For a quick taste, try this clip at Daily Motion. Konitz joins his long time collaborator, Warne Marsh.

The above post is an old one from SDP. Here is something new: a sample from Alone Together, the great Thelonious Monk standard.

Lee Konitz, Brad Mehldau, Charlie Haden/Alone Together/Round Midnight/1997

Enjoy, and if you do enjoy, buy the CD.

Thursday, June 19, 2008

Jazz Library 7: Discovering Wayne Shorter

Miles Davis' second great quintet came together when Wayne Shorter was lured away from the Jazz Messengers. Miles had tried out a couple of tenor players to replace John Coltrane: Hank Mobley and Lou Donaldson. Both were brilliant, in my view, but neither were quite what Miles was looking for. It was Coltrane himself who suggested Wayne Shorter. You can hear Shorter's composition, Iris, performed by the second quintet at this previous post.

As I indicated, Shorter cut his teeth as musical director for Art Blakey. Shorter's presence and virtuosity is evident on all the Jazz Messenger discs he contributed to. His compositions surely make up the lion's share of great writing for that group in those years. Here is a sample of my personal favorites.
The Big Beat includes Lee Morgan on trumpet, Bobby Timmons on piano, Jymie Merrit on Bass, and of course Blakey on drums.

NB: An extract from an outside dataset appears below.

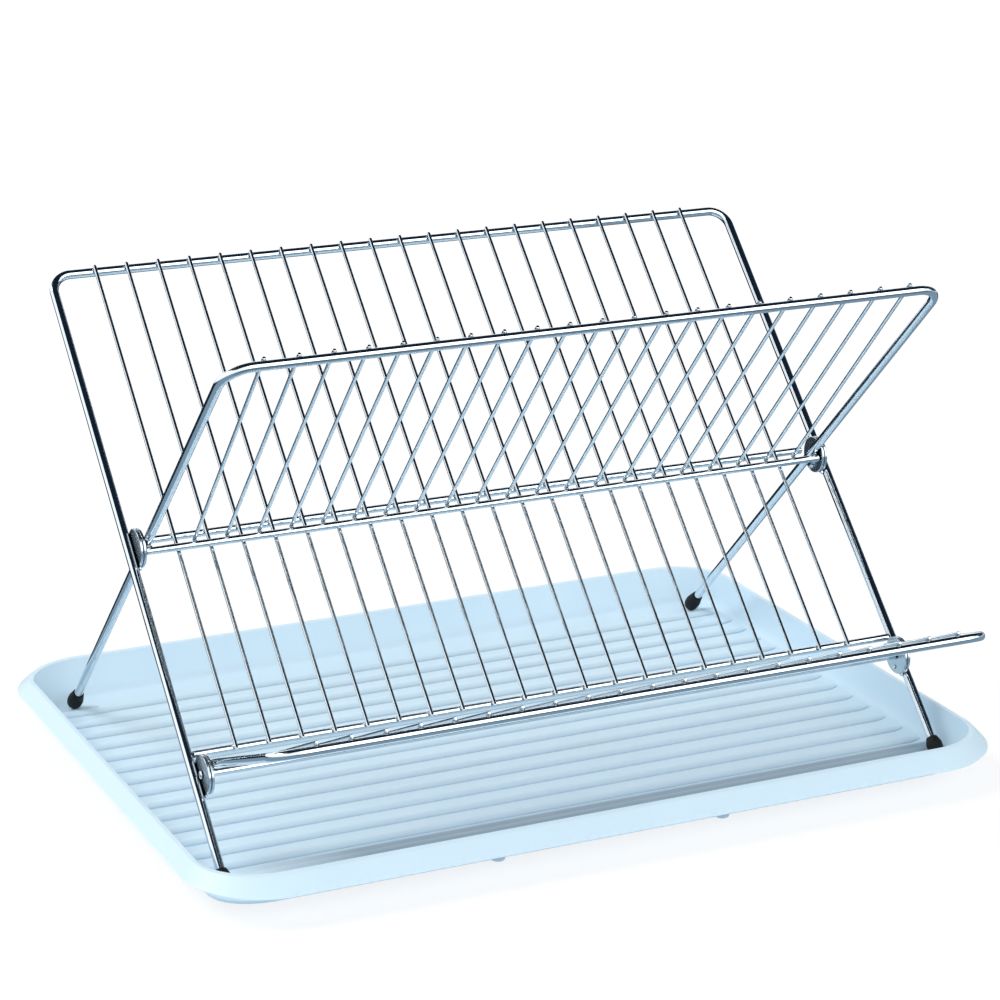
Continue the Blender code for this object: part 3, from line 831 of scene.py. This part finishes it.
def ridge(half_length, half_width, height, taper):
    """A long low ridge with pointed ends: a ring drawn out along X, flattened, and cut off under the floor."""
    ends = [(half_length - taper * far, half_width * size) for far, size in RIDGE_ENDS]
    stations = [(-x, wide) for x, wide in ends] + [(x, wide) for x, wide in reversed(ends)]
    deselect()
    bpy.ops.mesh.primitive_circle_add(
        vertices=36, radius=stations[0][1], location=(stations[0][0], 0.0, 0.0),
        rotation=(0.0, math.radians(90.0), 0.0),
    )
    made = bpy.context.object
    bpy.ops.object.mode_set(mode="EDIT")
    bpy.ops.mesh.select_all(action="SELECT")
    for (old_x, old), (new_x, new) in zip(stations, stations[1:]):
        bpy.ops.mesh.extrude_region_move(TRANSFORM_OT_translate={"value": (new_x - old_x, 0.0, 0.0)})
        bpy.ops.transform.resize(value=(1.0, new / old, new / old), center_override=(new_x, 0.0, 0.0))
    bpy.ops.mesh.select_all(action="SELECT")
    bpy.ops.mesh.fill_holes(sides=0)
    bpy.ops.mesh.select_all(action="SELECT")
    bpy.ops.transform.resize(value=(1.0, 1.0, height / half_width), center_override=(0.0, 0.0, 0.0))
    bpy.ops.mesh.normals_make_consistent(inside=False)
    bpy.ops.mesh.bisect(
        plane_co=(0.0, 0.0, -RIDGE_SINK), plane_no=(0.0, 0.0, -1.0), use_fill=True, clear_outer=True
    )
    bpy.ops.object.mode_set(mode="OBJECT")
    apply_place()
    return made


def copies(obj, places):
    """Puts a piece at the first place, and a copy with its own mesh at each other one."""
    made = [obj]
    for place in places[1:]:
        pick([obj])
        bpy.ops.object.duplicate()
        made.append(bpy.context.object)
        bpy.context.object.location = place
    obj.location = places[0]
    return made


def raised_forms(half_x, half_y):
    """What stands out of the tray's floor: its ribs, its bumps beside the back feet and its nubs below."""
    floor_x, floor_y = half_x - RIM_SPREAD_X, half_y - RIM_SPREAD_Y
    rib = ridge(floor_x, RIB_HALF_WIDTH, RIB_HEIGHT, RIB_TAPER)
    pieces = copies(rib, [(0.0, FIRST_RIB + RIB_PITCH * n, TRAY_FLOOR) for n in range(RIBS)])
    bump = ridge(BUMP_HALF_LENGTH, BUMP_HALF_WIDTH, BUMP_HEIGHT, BUMP_HALF_LENGTH)
    beside = [(side * INNER_HALF + BUMP_BESIDE_LEG, FEET_Y, TRAY_FLOOR) for side in (-1, 1)]
    pieces += copies(bump, beside)
    depth = TRAY_FLOOR - TRAY_WALL + NUB_SINK
    deselect()
    bpy.ops.mesh.primitive_cylinder_add(vertices=32, radius=NUB_RADIUS, depth=depth)
    nub = bpy.context.object
    round_edges(nub, NUB_ROUNDING, 5)
    nub_x, nub_y = floor_x - NUB_INSET_X, floor_y - NUB_INSET_Y
    places = [(x, PIVOT.y + y) for x in (-NUB_FROM_MIDDLE, NUB_FROM_MIDDLE) for y in (-nub_y, nub_y)]
    places += [(-nub_x, PIVOT.y), (nub_x, PIVOT.y)]
    pieces += copies(nub, [(x, y, depth / 2) for x, y in places])
    made = joined(pieces)
    apply_place()
    return made


class MESH_OT_dish_rack_tray(bpy.types.Operator):
    """Draw the moulded drip tray, with its ribs, its bumps beside the back feet and its nubs below"""

    bl_idname = "mesh.dish_rack_tray"
    bl_label = "Drip Tray"
    bl_options = {"REGISTER", "UNDO"}

    def execute(self, context):
        half_x, half_y = settings().tray_half
        tray = tray_skin(half_x, half_y)
        wall = tray.modifiers.new("wall", "SOLIDIFY")
        wall.thickness = TRAY_WALL
        wall.offset = -1.0
        wall.use_even_offset = True
        apply_modifiers(tray)
        round_edges(tray, TRAY_ROUNDING, 3, 60.0)
        raised = raised_forms(half_x, half_y)
        fuse = tray.modifiers.new("fuse", "BOOLEAN")
        fuse.operation = "UNION"
        fuse.solver = "EXACT"
        fuse.object = raised
        apply_modifiers(tray)
        bpy.data.objects.remove(raised)
        settle(
            tray, "drip_tray_moulded", Matrix.Identity(4), "moulded_polypropylene", "tray", ["drip_tray"]
        )
        return {"FINISHED"}


def studio_floor():
    """A lit sweep: the camera and the chrome see it mostly as white glow, with a pale shadow left."""
    deselect()
    bpy.ops.mesh.primitive_plane_add(size=40.0, location=(0.0, 0.0, 0.0))
    floor = bpy.context.object
    floor.name = "studio_floor"
    made, tree, shader = new_material("painted_floor", {
        "Roughness": 0.9, "Specular IOR Level": 0.0, "Emission Color": (1.0, 1.0, 1.0, 1.0),
    })
    rays = add_node(tree, "ShaderNodeLightPath", "rays").outputs
    seen = maths(tree, "seen", "MAXIMUM", rays["Is Camera Ray"], rays["Is Glossy Ray"])
    glow = ramp(tree, "glow", seen, (0.0, 1.0), (0.18, 0.76))
    tree.links.new(glow, shader.inputs["Emission Strength"])
    colour = hex_colour(settings().floor_colour)
    paint = mixed(tree, "paint", seen, colour, scaled_colour(colour, 0.28))
    tree.links.new(paint, shader.inputs["Base Color"])
    floor.data.materials.append(made)


def white_room():
    """White behind the object, brighter in its reflections, and soft as a light."""
    world = bpy.data.worlds.new("soft_white_room")
    bpy.context.scene.world = world
    world.use_nodes = True
    tree = world.node_tree
    tree.nodes.clear()
    rays = add_node(tree, "ShaderNodeLightPath", "rays").outputs
    mirrored = maths(tree, "mirrored", "MULTIPLY_ADD", rays["Is Glossy Ray"], 0.75, 0.5)
    strength = maths(tree, "strength", "MULTIPLY_ADD", rays["Is Camera Ray"], 0.5, mirrored)
    back = add_node(
        tree, "ShaderNodeBackground", "white", {"Color": (1.0, 1.0, 1.0, 1.0), "Strength": strength}
    )
    add_node(tree, "ShaderNodeOutputWorld", "world", {"Surface": back.outputs[0]})


def reflection_cards():
    """Cards that only reflections see, which give the chrome its streaks.

    A dark ceiling and right side, a grey blue table, and darker strips in front and behind.
    """
    for name, size, place, turn, colour in (
        ("ceiling_card", (4.2, 3.3), (0.55, 0.63, 1.60), (0.0, 0.0, 0.0), "#172230"),
        ("right_card", (1.4, 3.0), (2.65, 0.75, 0.90), (0.0, 90.0, 0.0), "#3A4956"),
        ("table_card", (6.0, 6.0), (0.00, 0.00, 0.0005), (0.0, 0.0, 0.0), "#859CAE"),
        ("front_card", (1.8, 0.6), (0.45, -0.72, 0.0015), (0.0, 0.0, 0.0), "#5E6F7A"),
        ("back_card", (3.2, 1.6), (0.10, 1.02, 0.0015), (0.0, 0.0, 0.0), "#1A2834"),
    ):
        bpy.ops.mesh.primitive_plane_add(
            size=1.0, location=place, rotation=tuple(math.radians(v) for v in turn)
        )
        card = bpy.context.object
        card.scale = (*size, 1.0)
        card.name = name
        made, _, _ = new_material(name, {
            "Base Color": (0.0, 0.0, 0.0, 1.0), "Roughness": 1.0, "Specular IOR Level": 0.0,
            "Emission Color": hex_colour(colour), "Emission Strength": 1.0,
        })
        card.data.materials.append(made)
        card.visible_camera = False
        card.visible_diffuse = False
        card.visible_shadow = False
        card.visible_transmission = False


def sun_lights():
    """A key light from the upper left and behind, and a softer fill from the front."""
    for name, place, strength, spread in (
        ("key_light", (-0.6, 0.35, 0.8), 1.46, 30.0),
        ("fill_light", (0.3, -0.9, 0.45), 1.2, 60.0),
    ):
        bpy.ops.object.light_add(type="SUN", location=place)
        light = bpy.context.object
        light.name = name
        light.data.energy = strength
        light.data.angle = math.radians(spread)
        light.rotation_euler = (-Vector(place)).to_track_quat("-Z", "Y").to_euler()


class MESH_OT_dish_rack_stage(bpy.types.Operator):
    """Lay the studio floor and set the lights and the camera"""

    bl_idname = "mesh.dish_rack_stage"
    bl_label = "Studio"
    bl_options = {"REGISTER", "UNDO"}

    def execute(self, context):
        context.scene.view_settings.view_transform = "Standard"
        studio_floor()
        white_room()
        reflection_cards()
        sun_lights()
        photo_camera()
        return {"FINISHED"}


def photo_camera():
    """The camera, at the photograph's angle, distance and slight roll."""
    azimuth, elevation, roll = (math.radians(v) for v in CAMERA_ANGLES)
    away = Vector((
        math.sin(azimuth) * math.cos(elevation), -math.cos(azimuth) * math.cos(elevation), math.sin(elevation)
    ))
    right = away.cross(Vector((0.0, 0.0, -1.0))).normalized()
    up = right.cross(-away)
    across = right * math.cos(roll) + up * math.sin(roll)
    upward = up * math.cos(roll) - right * math.sin(roll)
    data = bpy.data.cameras.new("photo_camera")
    data.sensor_width = 36.0
    data.lens = CAMERA_LENS
    camera = bpy.data.objects.new("photo_camera", data)
    bpy.context.scene.collection.objects.link(camera)
    turn = Matrix((across, upward, away)).transposed().to_4x4()
    camera.matrix_world = Matrix.Translation(CAMERA_TARGET + away * CAMERA_DISTANCE) @ turn
    bpy.context.scene.camera = camera


class VIEW3D_PT_dish_rack(bpy.types.Panel):
    """Sizes, colours and steps of the dish rack"""

    bl_label = "Dish Rack"
    bl_idname = "VIEW3D_PT_dish_rack"
    bl_space_type = "VIEW_3D"
    bl_region_type = "UI"
    bl_category = "Dish Rack"

    def draw(self, context):
        for name in DishRackSettings.__annotations__:
            self.layout.prop(context.scene.dish_rack, name)
        for step in STEPS:
            self.layout.operator(step.bl_idname)


STEPS = (
    MESH_OT_dish_rack_tray,
    MESH_OT_dish_rack_frames,
    MESH_OT_dish_rack_grids,
    MESH_OT_dish_rack_rivets,
    MESH_OT_dish_rack_feet,
    MESH_OT_dish_rack_stage,
)
CLASSES = (DishRackSettings, *STEPS, VIEW3D_PT_dish_rack)


def register():
    for item in CLASSES:
        bpy.utils.register_class(item)
    bpy.types.Scene.dish_rack = PointerProperty(type=DishRackSettings)


def unregister():
    del bpy.types.Scene.dish_rack
    for item in reversed(CLASSES):
        bpy.utils.unregister_class(item)


def main():
    register()
    bpy.ops.mesh.dish_rack_tray()
    bpy.ops.mesh.dish_rack_frames()
    bpy.ops.mesh.dish_rack_grids()
    bpy.ops.mesh.dish_rack_rivets()
    bpy.ops.mesh.dish_rack_feet()
    bpy.ops.mesh.dish_rack_stage()


if __name__ == "__main__":
    main()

But of course Shorter recorded a lot of music as leader. These are some of my favorite jazz documents. In fact I would rank Speak No Evil (1964) as one of the ten best jazz albums. It certainly ranks as one of the best jazz saxophone albums. His Adam's Apple (1966) has a similar stature, containing one of Shorter's most loved compositions: Footprints.

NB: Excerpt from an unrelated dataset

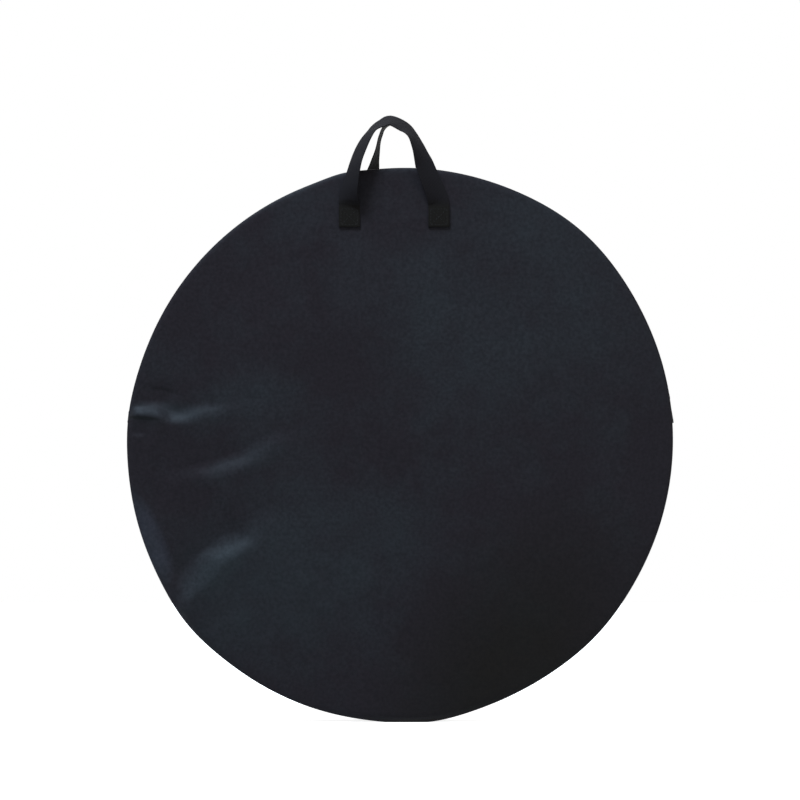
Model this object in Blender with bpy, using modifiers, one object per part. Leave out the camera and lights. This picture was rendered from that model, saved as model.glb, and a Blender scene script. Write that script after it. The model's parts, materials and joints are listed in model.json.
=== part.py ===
"""A soft round bag for one bicycle wheel, with two webbing handles and a zip over its upper half.

Run it with blender --background --python part.py, or from Blender's text editor.
Metres, +Z up. The bag stands on the flat of its base and faces -Y, and the origin is on the floor
below its middle. Angles round the bag are seen from the front: 0 is its right side and 90 its top.
"""

import math

import bmesh
import bpy
from mathutils import Vector

# Outline of the two round panels
RIM_RADIUS = 0.3665
RIM_LEAN = 0.0041  # the slack cloth reaches this much further along a leaning axis
RIM_LEAN_ANGLE = math.radians(66.0)
RIM_BULGES = (  # and bulges here: at this angle, this far, this widely
    (math.radians(50.0), 0.0039, math.radians(14.0)),
    (math.radians(174.0), 0.0018, math.radians(9.0)),
    (math.radians(220.0), 0.0030, math.radians(9.0)),
    (math.radians(276.0), 0.0036, math.radians(9.0)),
    (math.radians(316.0), 0.0018, math.radians(10.0)),
)
BASE_SAG = 0.0012  # the floor presses the lowest place of the outline flat this far
BASE_PRESS = 0.0024  # and cloth that is this near the floor lies on it

# Section of the panels, from the outside in
SEAM_HALF = 0.020  # half the width of the side wall, from seam to seam
CROWN = 0.012  # how far a panel stands out at its middle
ROLL_DEPTH = 0.0025  # the panel's rounded edge beside the seam
ROLL_LENGTH = 0.008
CLOTH = 0.0010
PADDING = 0.0030
LINING = 0.0008
LAYER_GAP = 0.0003
EDGE_INSET = 0.012  # padding and lining stop this far inside the seam
BINDING_WIDTH = 0.009
BINDING = 0.0022
HUB_PATCH_RADIUS = 0.060
HUB_PATCH = 0.0015

# Where the unzipped front folds down
FOLD_HEIGHT = 0.075  # over the panels' centre
FOLD_CLEARANCE = 0.0006  # the fold's axis lies this far in front of the cloth

# Zip: a round arc of its own, a little inside the two seams
ZIP_SET_IN = 0.0090
ZIP_SHIFT_X = 0.0025
ZIP_SHIFT_Z = 0.0035
ZIP_FLAT = 0.007  # the tape is level this far to each side of the zip's middle
WALL_SHOULDER = 0.017  # and rises to the seam's radius by here
ZIP_PAST_FOLD = 0.033  # arc of zip below the fold at each end
RECESS_FADE = math.radians(20.0)
ZIP_TAPE = 0.0008
COIL_PARTING = 0.0012  # from the zip's middle to each row of coil
COIL_WIDTH = 0.0028
COIL_HEIGHT = 0.0018
STOP_LENGTH = 0.0035
END_TAB_LENGTH = 0.016
END_TAB_OVERLAP = 0.005  # how much of the tab lies over the zip
END_TAB_LIFT = 0.0006  # from the wall's cloth to the tab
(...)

But I offer here a cut from Juju (1964). In many ways this disc is the best introduction to Wayne Shorter's genius. It is spooky. The album title is a variant on Voodoo. A lot of Shorter's work has a spooky, smoky, mood to it. "House of Jade" is grounded in a simple, haunting melody. All this appeals to me, as I am a great fan of the spooky story. I also share with Shorter an interest in Buddhism.
Juju includes McCoy Tyner on piano, Reggie Workman on bass, and Elvin Jones on drums.

Wayne Shorter is my personal favorite jazzman. I am convinced that he is deeply under appreciated. Enjoy.